DIRECTIONS:
Reproduce the material in full, unchanged.

PROVIDED MATERIAL:

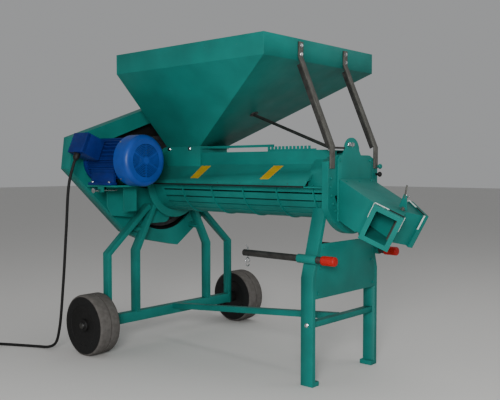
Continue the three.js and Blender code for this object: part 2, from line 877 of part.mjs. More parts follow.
const leftLegRight = leftPlateOuterX - seatGap;
const leftLegLeft = leftLegRight - leftLegWidth;
const axleX = (leftLegLeft + leftLegRight) / 2;
const beamTop = axleHeight + beamDepth / 2;
const beamHalfLength = outerLegY - leftLegThickness - seatGap;
const innerLegLine = [
  [-innerLegTopY, leftLegTopHeight],
  [-innerLegY, leftLegBendHeight],
  [-innerLegY, beamTop + seatGap],
];
const outerLegLine = [
  [-outerLegTopY, leftLegTopHeight],
  [-outerLegY, leftLegBendHeight],
  [-outerLegY, axleHeight - beamDepth / 2],
];

// The inner leg carries a spacer boss on which the belt guard's back plate is seated
function innerLeftLeg(side) {
  const leg = extrudeX(folded(sideLine(innerLegLine, side), leftLegThickness), leftLegLeft, leftLegRight);
  const [top, bend] = offsetLine(innerLegLine, leftLegThickness / 2);
  const bossY = top[0] + (bend[0] - top[0]) * spacerShare;
  const bossHeight = top[1] + (bend[1] - top[1]) * spacerShare;
  const boss = ringSolid(0, spacerRadius, guardRight + seatGap, leftLegLeft + leftLegWidth / 2, latheToX);
  return join(leg, boss.translate(0, -side * bossY, bossHeight));
}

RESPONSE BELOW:
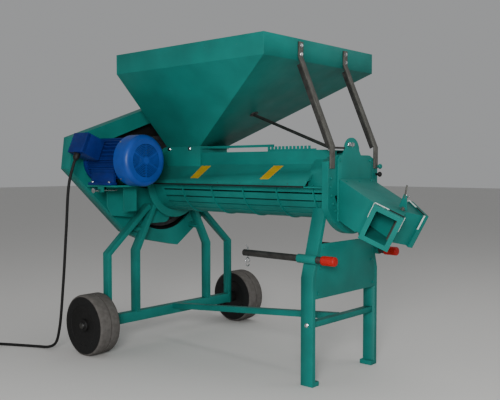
Continue the three.js and Blender code for this object: part 2, from line 877 of part.mjs. More parts follow.
const leftLegRight = leftPlateOuterX - seatGap;
const leftLegLeft = leftLegRight - leftLegWidth;
const axleX = (leftLegLeft + leftLegRight) / 2;
const beamTop = axleHeight + beamDepth / 2;
const beamHalfLength = outerLegY - leftLegThickness - seatGap;
const innerLegLine = [
  [-innerLegTopY, leftLegTopHeight],
  [-innerLegY, leftLegBendHeight],
  [-innerLegY, beamTop + seatGap],
];
const outerLegLine = [
  [-outerLegTopY, leftLegTopHeight],
  [-outerLegY, leftLegBendHeight],
  [-outerLegY, axleHeight - beamDepth / 2],
];

// The inner leg carries a spacer boss on which the belt guard's back plate is seated
function innerLeftLeg(side) {
  const leg = extrudeX(folded(sideLine(innerLegLine, side), leftLegThickness), leftLegLeft, leftLegRight);
  const [top, bend] = offsetLine(innerLegLine, leftLegThickness / 2);
  const bossY = top[0] + (bend[0] - top[0]) * spacerShare;
  const bossHeight = top[1] + (bend[1] - top[1]) * spacerShare;
  const boss = ringSolid(0, spacerRadius, guardRight + seatGap, leftLegLeft + leftLegWidth / 2, latheToX);
  return join(leg, boss.translate(0, -side * bossY, bossHeight));
}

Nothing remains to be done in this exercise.